• Set task:
Pull every line containing the word "empty" from the records.

• Raw records:

○ ○ ○ ○ ○

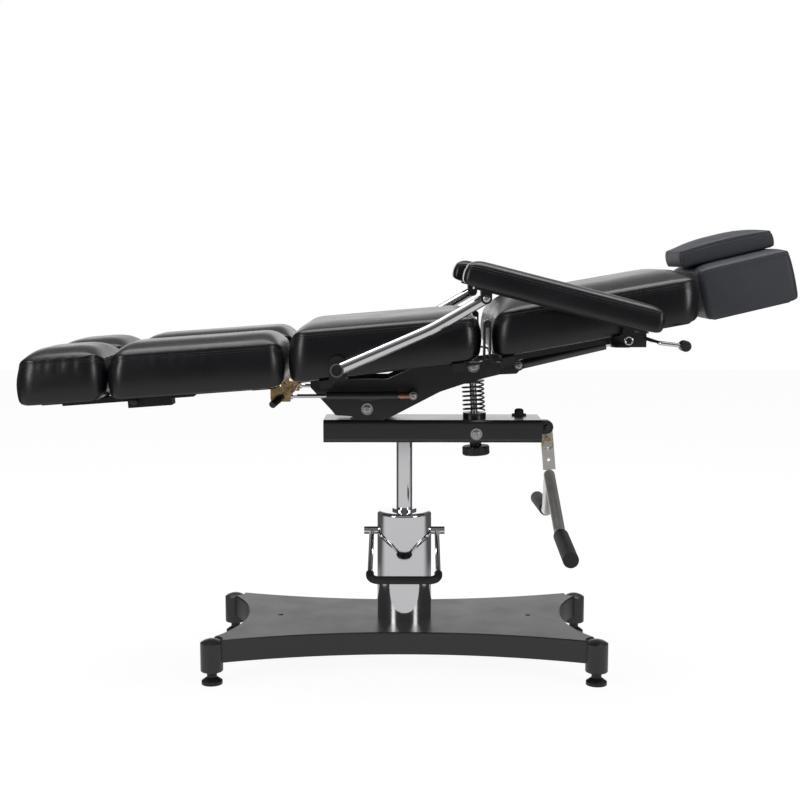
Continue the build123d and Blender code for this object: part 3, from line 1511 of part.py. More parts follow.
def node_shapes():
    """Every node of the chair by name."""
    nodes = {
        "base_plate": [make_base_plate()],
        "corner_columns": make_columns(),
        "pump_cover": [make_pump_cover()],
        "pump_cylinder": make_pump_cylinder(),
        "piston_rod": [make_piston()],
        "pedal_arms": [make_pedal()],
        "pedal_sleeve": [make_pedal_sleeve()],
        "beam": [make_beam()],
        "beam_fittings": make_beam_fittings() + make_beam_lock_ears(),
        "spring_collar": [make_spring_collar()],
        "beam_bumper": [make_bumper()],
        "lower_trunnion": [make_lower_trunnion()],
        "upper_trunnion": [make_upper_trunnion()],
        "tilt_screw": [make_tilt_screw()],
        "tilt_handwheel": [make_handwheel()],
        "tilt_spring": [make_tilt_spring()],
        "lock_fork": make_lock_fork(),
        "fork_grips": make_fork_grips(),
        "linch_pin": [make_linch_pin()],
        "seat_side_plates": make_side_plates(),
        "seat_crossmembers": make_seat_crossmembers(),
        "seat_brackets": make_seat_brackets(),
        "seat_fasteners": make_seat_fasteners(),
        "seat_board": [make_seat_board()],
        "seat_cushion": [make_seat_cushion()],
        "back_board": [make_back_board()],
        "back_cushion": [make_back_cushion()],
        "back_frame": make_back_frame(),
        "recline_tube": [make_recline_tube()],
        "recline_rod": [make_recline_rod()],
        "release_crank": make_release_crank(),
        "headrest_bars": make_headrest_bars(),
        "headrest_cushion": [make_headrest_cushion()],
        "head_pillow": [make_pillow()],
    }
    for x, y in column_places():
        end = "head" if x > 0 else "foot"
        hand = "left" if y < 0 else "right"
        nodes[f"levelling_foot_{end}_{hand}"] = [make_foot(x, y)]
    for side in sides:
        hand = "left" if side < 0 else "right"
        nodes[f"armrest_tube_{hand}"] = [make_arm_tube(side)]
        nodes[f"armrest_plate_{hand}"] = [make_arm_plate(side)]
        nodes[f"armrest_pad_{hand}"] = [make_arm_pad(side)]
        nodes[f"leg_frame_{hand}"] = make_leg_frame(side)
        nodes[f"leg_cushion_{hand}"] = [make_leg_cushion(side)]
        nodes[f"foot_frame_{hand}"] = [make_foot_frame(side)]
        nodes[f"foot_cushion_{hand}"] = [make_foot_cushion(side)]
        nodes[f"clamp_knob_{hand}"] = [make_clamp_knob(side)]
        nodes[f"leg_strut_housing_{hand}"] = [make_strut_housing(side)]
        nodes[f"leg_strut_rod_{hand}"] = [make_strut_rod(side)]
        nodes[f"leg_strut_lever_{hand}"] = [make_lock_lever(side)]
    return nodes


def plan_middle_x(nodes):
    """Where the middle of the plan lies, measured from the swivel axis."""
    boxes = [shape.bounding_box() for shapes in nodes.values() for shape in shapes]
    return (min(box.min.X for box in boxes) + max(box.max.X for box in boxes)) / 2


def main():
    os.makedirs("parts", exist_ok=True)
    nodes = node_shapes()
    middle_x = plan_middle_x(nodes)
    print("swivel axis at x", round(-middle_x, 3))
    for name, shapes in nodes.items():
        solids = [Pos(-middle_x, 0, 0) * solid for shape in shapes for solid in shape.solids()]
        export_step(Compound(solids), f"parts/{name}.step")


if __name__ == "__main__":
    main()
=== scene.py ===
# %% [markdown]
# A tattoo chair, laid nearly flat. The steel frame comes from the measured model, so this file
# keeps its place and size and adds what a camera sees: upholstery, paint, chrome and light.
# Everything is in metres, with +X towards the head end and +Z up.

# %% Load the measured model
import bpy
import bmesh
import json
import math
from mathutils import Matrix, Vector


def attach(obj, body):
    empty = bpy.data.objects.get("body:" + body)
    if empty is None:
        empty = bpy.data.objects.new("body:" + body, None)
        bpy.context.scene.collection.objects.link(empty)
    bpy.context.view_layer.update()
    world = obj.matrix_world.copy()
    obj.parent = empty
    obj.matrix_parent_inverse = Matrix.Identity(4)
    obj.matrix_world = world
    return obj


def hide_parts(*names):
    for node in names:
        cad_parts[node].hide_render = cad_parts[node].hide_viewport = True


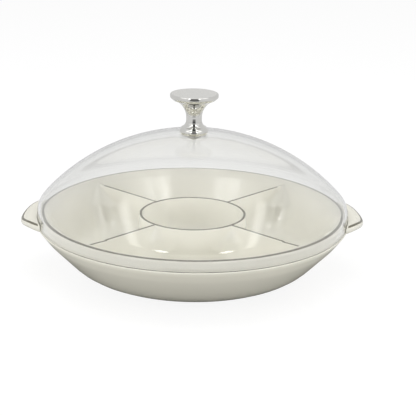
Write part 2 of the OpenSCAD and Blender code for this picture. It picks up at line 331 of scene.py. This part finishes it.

○ ○ ○ ○ ○

• Exercise output:
    empty = bpy.data.objects.get("body:" + body)
    if empty is None:
        empty = bpy.data.objects.new("body:" + body, None)
        bpy.context.scene.collection.objects.link(empty)
    obj.parent = empty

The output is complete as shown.